Walker suggested market-driven projects might be able to capture affordable units. No developer likes jumping hoops, just to find out a project lost out by a point or two on an application form. But Hicks expressed doubts, saying it would be difficult to maintain a high level of long-term affordability without some tax credits.
Officials developing the 700-acre Mueller site, the former home of Austin’s airport, have set aside a number of locations for multi-family projects, including in the planned Mueller Tower District, the Town Center North and near the proposed elementary school site. Hicks estimated the total project cost on a 150-unit apartment complex at about $23.5 million.
Dee Desjardin of Catellus said no specific project is on the table for an apartment complex at Mueller. Financing profiles change. Mueller already is home to DMA Development’s Wildflower Terrace, a 200-unit senior affordable housing community with units designated from 30 percent of median family income, at $360 per month, to market rate, up to $1,600 per month.
“What we’re looking for is deeper affordability and longer affordability, where we can go to 30 percent of median family income and can sustain it for 99 years, which is different from other projects,” Desjardin said.
The city has little to no funding for an affordable apartment project in Mueller. Foundation Communities, however, is still pressing forward and would like to look at a project with at least 4 percent income tax credits, Hicks said. If the Mueller neighborhood comes on board, a resolution would go to City Council in January.
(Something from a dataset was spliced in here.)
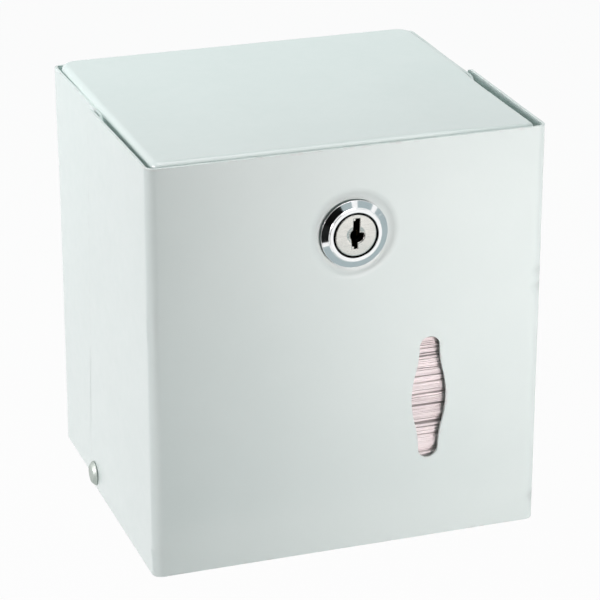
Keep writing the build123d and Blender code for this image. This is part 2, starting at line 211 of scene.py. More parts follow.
def circle_loop(radius: float, steps: int, centre: Numbers = (0, 0)) -> Array:
    """A full circle as a closed loop, counter-clockwise."""
    return arc_points(radius, 0, 360, steps, centre)[:-1]


def rounded_corner(before: Array, corner: Array, after: Array, radius: float, steps: int) -> Array:
    """The arc that rounds a corner between two straight sides.

    Args:
        before: A point on the side that comes first.
        corner: The sharp corner.
        after: A point on the side that comes next.
        radius: Radius of the arc.
        steps: Number of steps along the arc.

    Returns:
        Points along the arc.
    """
    a, b = unit(before - corner), unit(after - corner)
    half = math.acos(np.clip(a @ b, -1, 1)) / 2
    centre = corner + unit(a + b) * radius / math.sin(half)
    start, end = corner + a * radius / math.tan(half), corner + b * radius / math.tan(half)
    first, last = math.atan2(*(start - centre)[::-1]), math.atan2(*(end - centre)[::-1])
    sweep = (last - first + math.pi) % (2 * math.pi) - math.pi
    return arc_points(radius, math.degrees(first), math.degrees(first + sweep), steps, centre)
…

Already, Catellus has convened a group of stakeholders to discuss the challenges around affordable multi-family projects in Mueller and to discuss alternate funding sources. Desjardin still described the chance of affordable apartments as excellent.
Desjardin said multi-family housing will come to Mueller, but it will be the right place, right time and right project, and with the community input.
“We’re looking at it from a long-term viewpoint,” Desjardin said. “We look at these things. We look at the developer needs and the master plan layout, and we look at what the development timing is. We should be able to put together a picture of what might be appropriate at what time in what place with the stakeholders’ group.”